Exercise goal: Which lines contain the string "bodies"? Please list every one of them.
====== Collected material ======
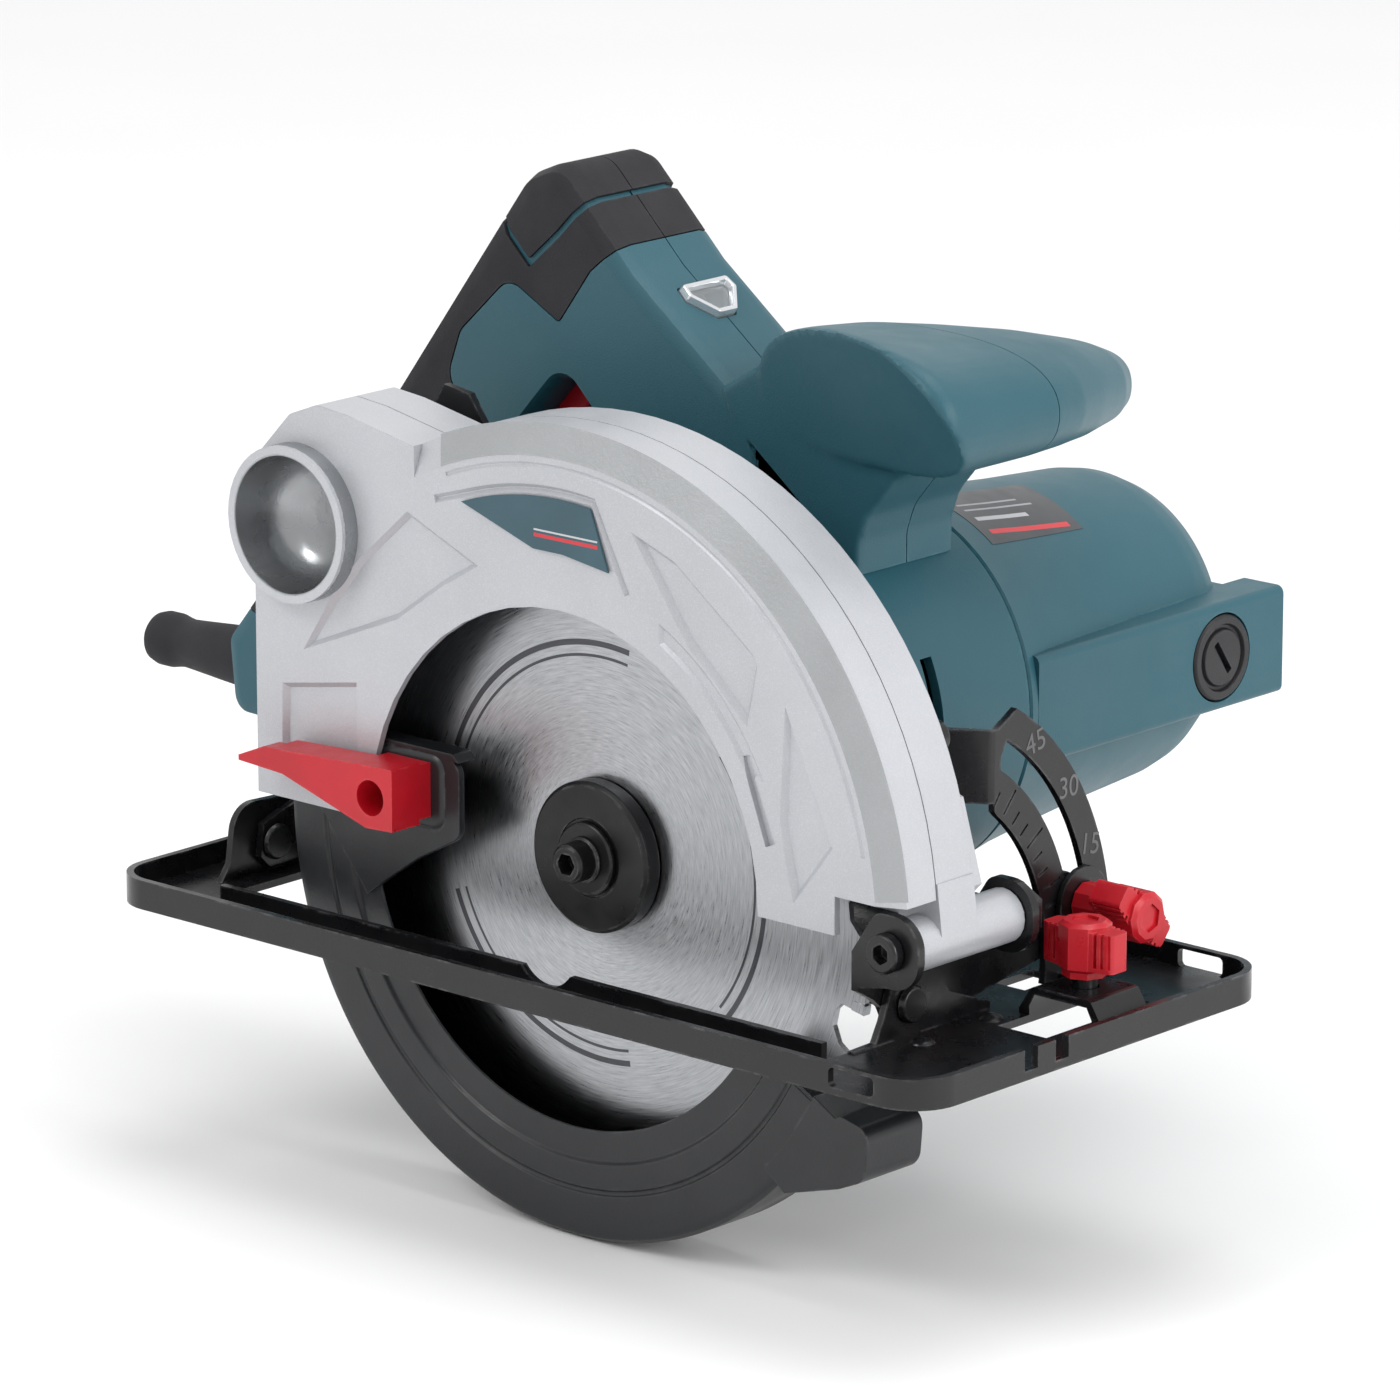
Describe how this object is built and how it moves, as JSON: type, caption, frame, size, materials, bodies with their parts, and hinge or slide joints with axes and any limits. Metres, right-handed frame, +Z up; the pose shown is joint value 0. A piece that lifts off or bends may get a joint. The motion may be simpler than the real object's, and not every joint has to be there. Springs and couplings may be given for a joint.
{
  "type": "circular saw",
  "caption": "Hand-held circular saw: blade under a fixed and a swinging guard, motor to the right, closed rear handle and front grip, on a flat shoe that tilts and sets the depth of cut.",
  "frame": {"origin": "on the flat underside of the shoe, below the blade's axis and in the handle's parting plane", "axes": "+X to the front of the saw, +Y from the blade to the motor, +Z up from the shoe"},
  "size_m": [0.3353, 0.2162, 0.2361],
  "materials": {
    "black_steel": "black enamel, satin gloss",
    "red_plastic": "moulded, semi-gloss",
    "cast_silver": "silver lacquer over cast aluminium, satin",
    "label_foil": "printed foil, plain",
    "machined_steel": "ground and brushed",
    "black_guard": "black powder coat, satin",
    "teal_plastic": "moulded, fine grain",
    "copper_windings": "enamelled wire and laminations",
    "black_plastic": "moulded, satin",
    "brass": "drawn tube",
    "carbon": "pressed carbon, matt",
    "grip_rubber": "soft, matt",
    "clear_lens": "clear, polished"
  },
  "bodies": {
    "shoe": {"shoe_plate": "black_steel", "bevel_quadrant": "black_steel"},
    "rip_fence_clamp": {"rip_fence_knob": "red_plastic", "rip_fence_screw": "black_steel"},
    "tilt_frame": {"front_bracket": "black_steel", "front_bevel_rivet": "black_steel", "depth_guide": "black_steel", "rear_bevel_rivet": "black_steel", "bevel_bolt": "black_steel", "bevel_washer": "black_steel", "depth_pivot_bolt": "black_steel", "depth_pivot_nut": "black_steel"},
    "bevel_clamp": {"bevel_knob": "red_plastic"},
    "saw_body": {"guard_cover": "cast_silver", "gear_case": "cast_silver", "label_plate": "label_foil", "cover_screw_1": "black_steel", "cover_screw_2": "black_steel", "spindle_front_bearing": "machined_steel", "spindle_rear_bearing": "machined_steel", "front_housing": "teal_plastic", "motor_housing": "teal_plastic", "stator": "copper_windings", "armature_front_bearing": "machined_steel", "armature_rear_bearing": "machined_steel", "brush_holder_front": "brass", "brush_holder_rear": "brass", "carbon_brush_front": "carbon", "carbon_brush_rear": "carbon", "brush_cap_front": "black_plastic", "brush_cap_rear": "black_plastic", "handle_left": "teal_plastic", "handle_right": "teal_plastic", "grip_left": "grip_rubber", "grip_right": "grip_rubber", "switch_block": "black_plastic", "indicator_lens": "clear_lens", "cord_boot": "grip_rubber", "handle_screw_1": "black_steel", "handle_screw_2": "black_steel", "rating_label": "label_foil", "depth_clamp_bolt": "black_steel"},
    "depth_lever": {"depth_lever": "black_plastic"},
    "spindle_lock": {"spindle_lock_button": "black_plastic"},
    "trigger": {"trigger": "red_plastic"},
    "lock_off": {"lock_off_button": "black_plastic"},
    "blade_spindle": {"spindle": "machined_steel", "output_gear": "machined_steel", "inner_flange": "black_steel", "saw_blade": "machined_steel", "outer_flange": "black_steel", "bolt_washer": "black_steel", "blade_bolt": "black_steel"},
    "armature": {"armature_shaft": "machined_steel", "armature_core": "copper_windings", "commutator": "copper_windings", "cooling_fan": "black_plastic"},
    "lower_guard": {"lower_guard": "black_guard", "guard_lever": "red_plastic"}
  },
  "joints": [
    {"name": "bevel_tilt", "type": "hinge", "parent": "shoe", "child": "tilt_frame", "pos_m": [0, -0.058, 0.0093], "axis": [1, 0, 0], "range_deg": [0, 45]},
    {"name": "depth_pivot", "type": "hinge", "parent": "tilt_frame", "child": "saw_body", "pos_m": [0.097, -0.06, 0.026], "axis": [0, 1, 0], "range_deg": [0, 30]},
    {"name": "rip_fence_knob_turn", "type": "hinge", "parent": "shoe", "child": "rip_fence_clamp", "pos_m": [0.109, -0.0195, 0.012], "axis": [0, 0, 1], "range_deg": [0, 360]},
    {"name": "bevel_knob_turn", "type": "hinge", "parent": "tilt_frame", "child": "bevel_clamp", "pos_m": [0.1, 0.00119, 0.02027], "axis": [1, 0, 0], "range_deg": [0, 360]},
    {"name": "depth_lever_turn", "type": "hinge", "parent": "saw_body", "child": "depth_lever", "pos_m": [-0.086, -0.037, 0.022], "axis": [0, 1, 0], "range_deg": [0, 60]},
    {"name": "spindle_lock_press", "type": "slide", "parent": "saw_body", "child": "spindle_lock", "axis": [0, 0, -1], "range_m": [0, 0.0025], "stiffness_N_per_m": 1200, "springref_m": -0.002},
    {"name": "trigger_pull", "type": "slide", "parent": "saw_body", "child": "trigger", "axis": [-0.739, 0, 0.6737], "range_m": [0, 0.005], "stiffness_N_per_m": 1000, "springref_m": -0.003},
    {"name": "lock_off_press", "type": "slide", "parent": "saw_body", "child": "lock_off", "axis": [0, -1, 0], "range_m": [0, 0.003], "stiffness_N_per_m": 800, "springref_m": -0.002},
    {"name": "blade_spin", "type": "hinge", "parent": "saw_body", "child": "blade_spindle", "pos_m": [0, -0.06, 0.0275], "axis": [0, 1, 0], "continuous": true},
    {"name": "armature_spin", "type": "hinge", "parent": "saw_body", "child": "armature", "pos_m": [0.012, 0.04, 0.054], "axis": [0, 1, 0], "continuous": true},
    {"name": "lower_guard_swing", "type": "hinge", "parent": "saw_body", "child": "lower_guard", "pos_m": [0, -0.06, 0.0275], "axis": [0, 1, 0], "range_deg": [0, 100], "stiffness_Nm_per_rad": 0.15, "springref_deg": -85.94}
  ],
  "couplings": [
    {"joint": "armature_spin", "follows": "blade_spin", "ratio": -4.1818}
  ]
}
======
Solved exercise:
Describe how this object is built and how it moves, as JSON: type, caption, frame, size, materials, bodies with their parts, and hinge or slide joints with axes and any limits. Metres, right-handed frame, +Z up; the pose shown is joint value 0. A piece that lifts off or bends may get a joint. The motion may be simpler than the real object's, and not every joint has to be there. Springs and couplings may be given for a joint.
  "bodies": {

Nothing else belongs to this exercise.